For years, my artistic side had been drowning as I resigned myself to the monotonous climb of the corporate ladder. Rarely reaching for the guitar or pen and barely able to keep my head above water, I had gotten exactly what I wanted, only to realize it was the opposite of what I needed. A shapeless void was filling my heart.

Fast forward four years. Clocking in. Clocking out. Churning out spreadsheets and PowerPoints like a well-oiled machine. I felt a tickle of hope as I began to see what might fill that shapeless void. I began to see the light. My creative inclinations were showing themselves after a long, cold hibernation, and before I knew it, the creative whisper in me quickly grew from a six-inch voice to a barbaric yawp. The time had come for me to strike out on my own. No more offices. No more nine to five. I jumped from that corporate ladder and pulled the parachute, which is what you see here today.

As far back as I can remember, I had a heavy gravitation to all things hats. Three years old in my baseball cap and bright red cowboy boots, the thread of hats has woven itself throughout my life, and from the moment I made my first hat with my own two hands, I heard the call. Like Odysseus, summoned by the Sirens for the sea, I had no choice. I followed the call.

For better or worse, my decisions gave me the wondrous privilege of viewing the world through different lenses. Having seen the bottom, I welcome the less intimidating hills and valleys with open arms today. I wouldn't change a thing. Without the stumbles and falls, I would not be the man I am today. I am here now to share what has grown from a love to a passionate dedication to the beginning of a new business that has captivated every inch of my heart and soul.

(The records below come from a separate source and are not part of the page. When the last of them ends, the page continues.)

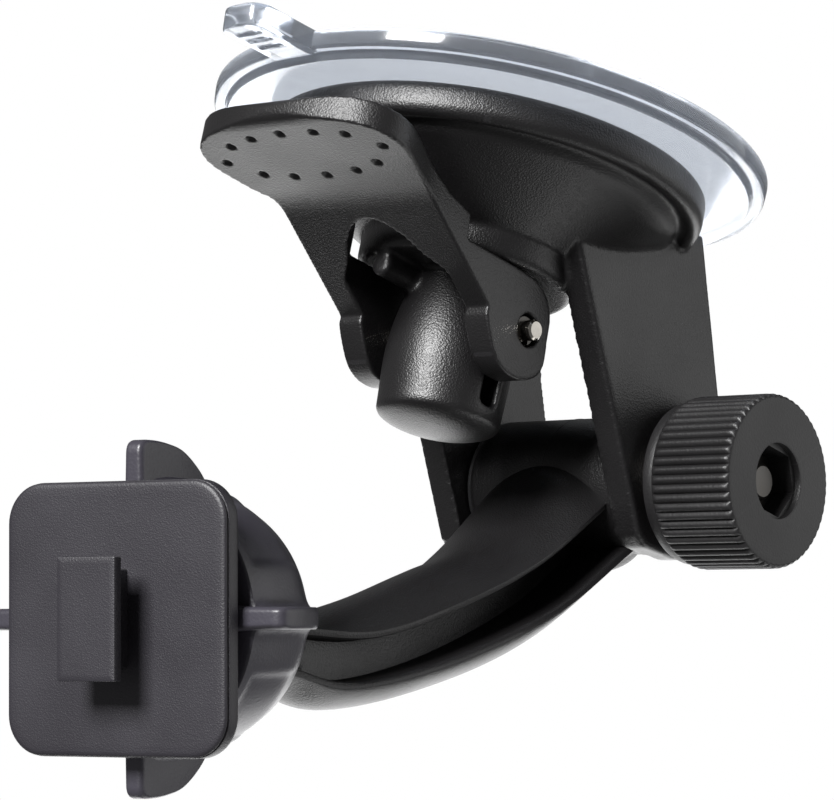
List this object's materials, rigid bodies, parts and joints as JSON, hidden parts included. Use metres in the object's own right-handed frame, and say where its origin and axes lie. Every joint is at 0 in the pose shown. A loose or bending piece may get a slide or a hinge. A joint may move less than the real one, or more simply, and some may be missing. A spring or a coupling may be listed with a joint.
{
  "type": "suction-cup camera bracket",
  "caption": "Windscreen bracket: clear suction pad, cam lever, two-legged housing, clamp knob, curved arm and a ball joint with a T-hook plate for a dash camera.",
  "frame": {"origin": "centre of the suction pad's glass face", "axes": "+Z into the glass along the plunger; +X along the lever pin and clamp screw towards the knob; -Y towards the lever paddle and the camera plate"},
  "size_m": [0.088, 0.1217, 0.1195],
  "materials": {
    "clear_pvc": "clear, glossy",
    "black_abs": "fine spark texture",
    "grey_abs": "fine spark texture",
    "knob_plastic": "matte",
    "black_nylon": "smooth",
    "bright_steel": "bright nickel",
    "steel": "zinc plated",
    "spring_steel": "drawn wire"
  },
  "bodies": {
    "glass_side": {"suction_pad": "clear_pvc", "plunger_stem": "black_nylon", "spring_washer": "steel", "release_spring": "spring_steel", "lever_pin": "bright_steel", "pin_clips": "bright_steel"},
    "housing": {"base_housing": "black_abs", "clamp_screw": "steel", "screw_washer": "steel"},
    "lever": {"cam_lever": "black_abs"},
    "knob_stack": {"knob_washer": "steel"},
    "knob": {"clamp_knob": "knob_plastic", "knob_nut": "steel"},
    "arm_body": {"arm": "black_abs", "ball_stud": "black_nylon", "friction_washers": "black_nylon"},
    "liner": {"ball_liner": "black_nylon"},
    "seat": {"seat_disc": "black_nylon"},
    "head": {"camera_plate": "grey_abs"},
    "collar_body": {"collar": "grey_abs"}
  },
  "joints": [
    {"name": "lever_open", "type": "hinge", "parent": "glass_side", "child": "lever", "pos_m": [0, 0, -0.0326], "axis": [1, 0, 0], "range_deg": [0, 80]},
    {"name": "housing_slide", "type": "slide", "parent": "glass_side", "child": "housing", "axis": [0, 0, 1], "range_m": [-0.00319, 0], "deforming": ["release_spring"]},
    {"name": "arm_tilt", "type": "hinge", "parent": "housing", "child": "arm_body", "pos_m": [0, 0.0374, -0.0451], "axis": [1, 0, 0], "range_deg": [-4, 110]},
    {"name": "knob_back_off", "type": "slide", "parent": "housing", "child": "knob_stack", "axis": [1, 0, 0], "range_m": [0, 0.0015]},
    {"name": "knob_turn", "type": "hinge", "parent": "knob_stack", "child": "knob", "pos_m": [0, 0.0374, -0.0451], "axis": [1, 0, 0], "range_deg": [0, 540]},
    {"name": "ball_yaw", "type": "hinge", "parent": "arm_body", "child": "liner", "pos_m": [0, -0.0445, -0.0918], "axis": [0, -0.289, 0.9573], "range_deg": [-24, 6]},
    {"name": "ball_pitch", "type": "hinge", "parent": "liner", "child": "seat", "pos_m": [0, -0.0445, -0.0918], "axis": [0.9877, 0.1498, 0.0452], "range_deg": [-32, 5]},
    {"name": "plate_roll", "type": "hinge", "parent": "seat", "child": "head", "pos_m": [0, -0.0445, -0.0918], "axis": [0.1564, -0.9455, -0.2855], "continuous": true},
    {"name": "collar_turn", "type": "hinge", "parent": "head", "child": "collar_body", "pos_m": [0, -0.0445, -0.0918], "axis": [0.1564, -0.9455, -0.2855], "range_deg": [0, 120]}
  ],
  "couplings": [
    {"joint": "lever_open", "follows": "housing_slide", "rad_per_m": -436.68},
    {"joint": "knob_turn", "follows": "knob_back_off", "rad_per_m": 6283.2}
  ]
}
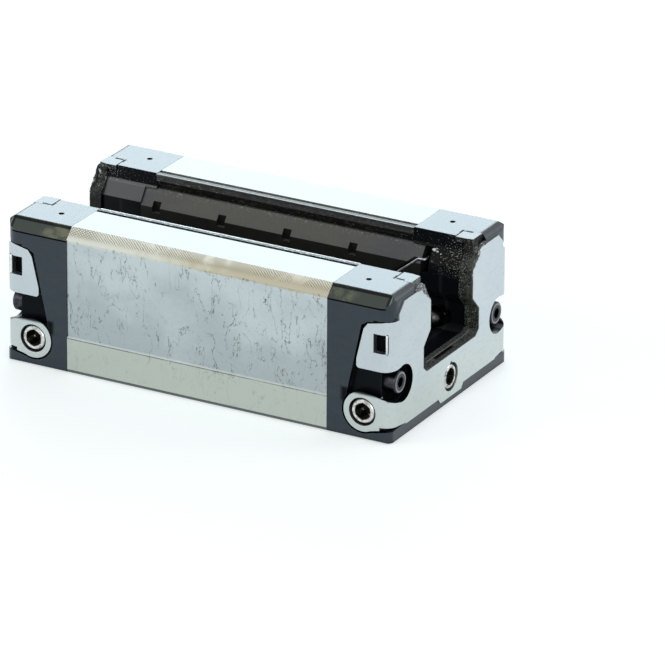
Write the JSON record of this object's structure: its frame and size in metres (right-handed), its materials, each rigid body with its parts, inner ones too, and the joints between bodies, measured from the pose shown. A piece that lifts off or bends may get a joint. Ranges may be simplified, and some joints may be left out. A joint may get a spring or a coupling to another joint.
{
  "type": "linear guide carriage",
  "caption": "Ball carriage of a profile rail guide: a steel saddle with plastic end caps, seals and recirculating ball rows that rides on a rail and carries a bolted table.",
  "frame": {"origin": "middle of the mounting face, which bolts to the moving table", "axes": "+X along the rail towards the end where the left leg's wire rises, +Y across the rail to that leg, +Z out of the open rail channel, so the carriage lies on its mounting face"},
  "size_m": [0.0862, 0.048, 0.03],
  "materials": {
    "body_steel": "ground",
    "raceway_steel": "ground and hardened",
    "ball_steel": "polished",
    "cap_plastic": "moulded satin",
    "retainer_plastic": "moulded satin",
    "tube_plastic": "moulded satin",
    "seal_rubber": "satin",
    "plate_steel": "rolled sheet",
    "strip_steel": "rolled strip",
    "spring_wire": "drawn",
    "screw_steel": "black oxide",
    "plug_steel": "bright plated"
  },
  "bodies": {
    "root": {"steel_body": "body_steel", "left_raceway_insert": "raceway_steel", "left_ball_retainer": "retainer_plastic", "left_retaining_wire": "spring_wire", "left_side_seal": "seal_rubber", "left_side_seal_strip": "strip_steel", "left_deck_row_balls": "ball_steel", "left_deck_return_tube": "tube_plastic", "left_lip_row_balls": "ball_steel", "left_lip_return_tube": "tube_plastic", "right_raceway_insert": "raceway_steel", "right_ball_retainer": "retainer_plastic", "right_retaining_wire": "spring_wire", "right_side_seal": "seal_rubber", "right_side_seal_strip": "strip_steel", "right_deck_row_balls": "ball_steel", "right_deck_return_tube": "tube_plastic", "right_lip_row_balls": "ball_steel", "right_lip_return_tube": "tube_plastic", "front_end_cap": "cap_plastic", "front_end_seal": "seal_rubber", "front_end_plate": "plate_steel", "front_port_plug": "plug_steel", "front_left_return_guide": "retainer_plastic", "front_left_cap_screw": "screw_steel", "front_left_side_port_plug": "plug_steel", "front_right_return_guide": "retainer_plastic", "front_right_cap_screw": "screw_steel", "front_right_side_port_plug": "plug_steel", "rear_end_cap": "cap_plastic", "rear_end_seal": "seal_rubber", "rear_end_plate": "plate_steel", "rear_port_plug": "plug_steel", "rear_left_return_guide": "retainer_plastic", "rear_left_cap_screw": "screw_steel", "rear_left_side_port_plug": "plug_steel", "rear_right_return_guide": "retainer_plastic", "rear_right_cap_screw": "screw_steel", "rear_right_side_port_plug": "plug_steel"}
  },
  "joints": []
}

While doing so, I share my story and wish to be a voice for hope and recovery that is bigger than myself.

Today, my nine-to-five looks more like a five-to-nine, and more, but I wouldn't trade it for a second. For what feels like the first time in my life, I am doing something I truly care about. Something I love. Bad days will come and go, but even in the midst of chaos, I cannot forget to pause, look around, take a deep breath, and remind myself...Spring is here.